§ Given exercise: Set down exactly the lines of the listing below, please, beginning with the first and ending with the line that holds "mesh.set_sharp_from_angle(angle=math.radians(crease))".

§ Source data:
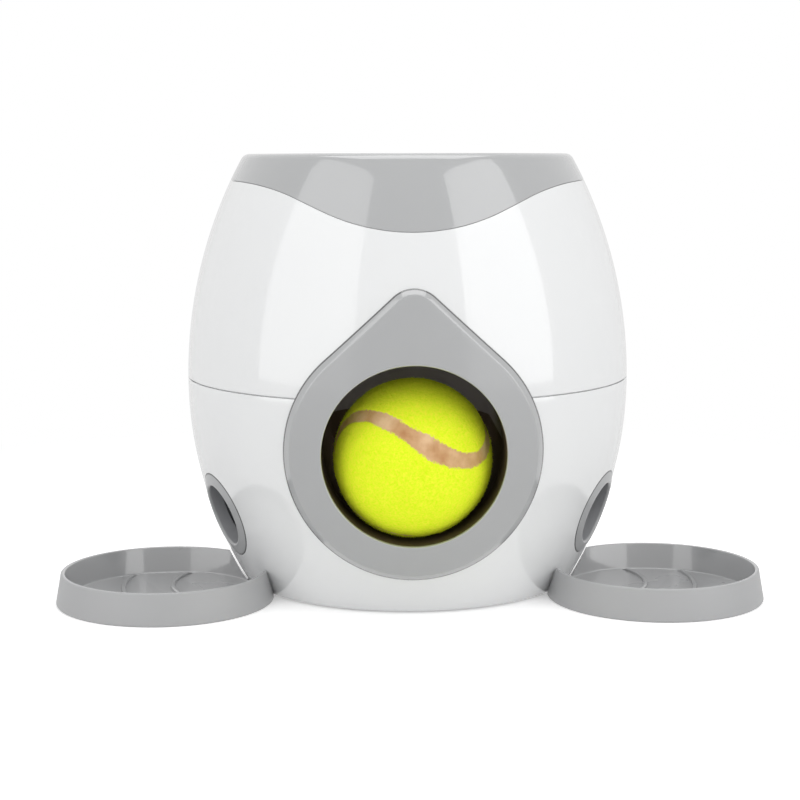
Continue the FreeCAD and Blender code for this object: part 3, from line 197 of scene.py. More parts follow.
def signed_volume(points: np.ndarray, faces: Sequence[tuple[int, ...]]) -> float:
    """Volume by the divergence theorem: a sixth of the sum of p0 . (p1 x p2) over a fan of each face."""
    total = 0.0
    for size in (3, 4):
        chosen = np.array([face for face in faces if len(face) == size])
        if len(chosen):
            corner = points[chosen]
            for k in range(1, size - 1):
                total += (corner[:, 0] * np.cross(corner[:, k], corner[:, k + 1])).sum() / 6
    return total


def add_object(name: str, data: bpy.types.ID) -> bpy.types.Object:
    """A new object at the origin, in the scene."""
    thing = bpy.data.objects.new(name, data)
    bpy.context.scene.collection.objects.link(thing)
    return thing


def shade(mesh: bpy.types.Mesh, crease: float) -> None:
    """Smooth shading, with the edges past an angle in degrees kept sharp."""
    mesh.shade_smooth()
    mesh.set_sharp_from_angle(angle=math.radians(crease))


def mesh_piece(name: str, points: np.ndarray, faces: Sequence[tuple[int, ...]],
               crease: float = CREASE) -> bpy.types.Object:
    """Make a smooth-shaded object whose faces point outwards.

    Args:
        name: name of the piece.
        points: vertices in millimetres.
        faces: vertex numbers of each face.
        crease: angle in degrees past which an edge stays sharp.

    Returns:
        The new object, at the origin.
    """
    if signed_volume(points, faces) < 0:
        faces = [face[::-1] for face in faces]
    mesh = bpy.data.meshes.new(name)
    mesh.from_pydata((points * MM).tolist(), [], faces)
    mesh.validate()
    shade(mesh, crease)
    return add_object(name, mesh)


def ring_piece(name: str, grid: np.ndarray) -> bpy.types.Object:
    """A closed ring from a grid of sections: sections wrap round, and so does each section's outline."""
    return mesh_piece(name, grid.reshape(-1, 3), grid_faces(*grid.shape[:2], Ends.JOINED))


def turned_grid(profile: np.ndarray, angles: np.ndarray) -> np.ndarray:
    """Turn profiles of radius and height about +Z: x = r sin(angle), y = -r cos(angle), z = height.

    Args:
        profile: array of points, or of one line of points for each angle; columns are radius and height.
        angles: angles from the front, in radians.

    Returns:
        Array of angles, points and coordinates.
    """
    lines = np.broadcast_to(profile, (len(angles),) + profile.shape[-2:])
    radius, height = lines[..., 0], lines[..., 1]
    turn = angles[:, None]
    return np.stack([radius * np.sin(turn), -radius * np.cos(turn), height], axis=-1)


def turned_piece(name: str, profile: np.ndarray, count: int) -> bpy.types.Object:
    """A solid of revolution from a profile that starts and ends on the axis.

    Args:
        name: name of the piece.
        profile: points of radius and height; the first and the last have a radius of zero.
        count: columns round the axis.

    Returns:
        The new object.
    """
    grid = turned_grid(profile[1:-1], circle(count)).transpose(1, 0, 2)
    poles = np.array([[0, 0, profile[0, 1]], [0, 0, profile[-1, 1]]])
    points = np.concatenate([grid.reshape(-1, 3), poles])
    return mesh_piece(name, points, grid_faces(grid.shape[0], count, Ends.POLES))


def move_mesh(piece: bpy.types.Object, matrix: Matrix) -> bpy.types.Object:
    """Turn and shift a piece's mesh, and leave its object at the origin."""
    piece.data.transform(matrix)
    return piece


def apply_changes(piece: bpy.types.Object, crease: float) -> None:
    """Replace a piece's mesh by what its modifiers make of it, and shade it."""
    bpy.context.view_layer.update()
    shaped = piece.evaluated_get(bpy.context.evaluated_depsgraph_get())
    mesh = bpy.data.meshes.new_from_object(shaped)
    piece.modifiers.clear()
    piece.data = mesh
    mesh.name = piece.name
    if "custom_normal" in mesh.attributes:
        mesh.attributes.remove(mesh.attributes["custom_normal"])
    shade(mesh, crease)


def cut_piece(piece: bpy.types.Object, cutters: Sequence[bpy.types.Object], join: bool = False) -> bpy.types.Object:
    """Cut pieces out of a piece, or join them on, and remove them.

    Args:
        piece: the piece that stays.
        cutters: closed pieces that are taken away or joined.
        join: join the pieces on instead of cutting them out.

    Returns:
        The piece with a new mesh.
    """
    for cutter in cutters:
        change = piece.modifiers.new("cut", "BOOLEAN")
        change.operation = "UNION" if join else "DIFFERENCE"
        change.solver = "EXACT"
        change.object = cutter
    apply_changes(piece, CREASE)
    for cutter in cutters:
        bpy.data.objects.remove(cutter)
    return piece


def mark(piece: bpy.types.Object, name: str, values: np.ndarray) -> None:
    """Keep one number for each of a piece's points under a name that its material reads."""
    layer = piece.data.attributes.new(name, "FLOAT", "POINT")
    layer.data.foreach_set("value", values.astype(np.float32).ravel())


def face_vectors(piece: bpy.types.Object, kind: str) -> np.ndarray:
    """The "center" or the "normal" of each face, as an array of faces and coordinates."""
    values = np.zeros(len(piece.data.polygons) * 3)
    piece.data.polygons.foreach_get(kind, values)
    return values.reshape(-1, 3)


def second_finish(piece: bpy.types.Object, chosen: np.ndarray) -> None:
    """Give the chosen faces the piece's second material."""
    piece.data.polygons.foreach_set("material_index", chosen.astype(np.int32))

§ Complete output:
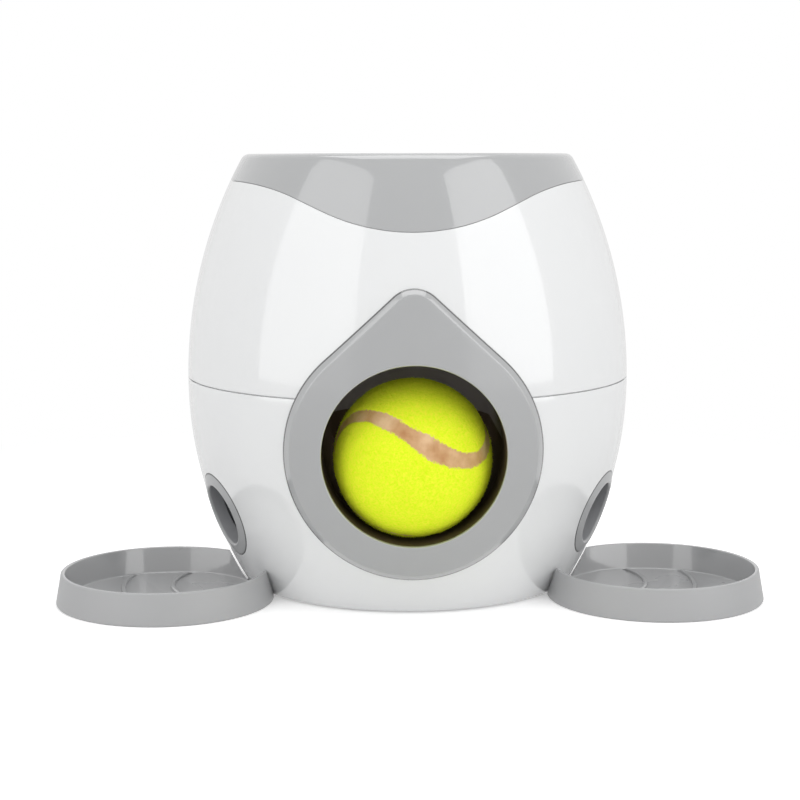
Continue the FreeCAD and Blender code for this object: part 3, from line 197 of scene.py. More parts follow.
def signed_volume(points: np.ndarray, faces: Sequence[tuple[int, ...]]) -> float:
    """Volume by the divergence theorem: a sixth of the sum of p0 . (p1 x p2) over a fan of each face."""
    total = 0.0
    for size in (3, 4):
        chosen = np.array([face for face in faces if len(face) == size])
        if len(chosen):
            corner = points[chosen]
            for k in range(1, size - 1):
                total += (corner[:, 0] * np.cross(corner[:, k], corner[:, k + 1])).sum() / 6
    return total


def add_object(name: str, data: bpy.types.ID) -> bpy.types.Object:
    """A new object at the origin, in the scene."""
    thing = bpy.data.objects.new(name, data)
    bpy.context.scene.collection.objects.link(thing)
    return thing


def shade(mesh: bpy.types.Mesh, crease: float) -> None:
    """Smooth shading, with the edges past an angle in degrees kept sharp."""
    mesh.shade_smooth()
    mesh.set_sharp_from_angle(angle=math.radians(crease))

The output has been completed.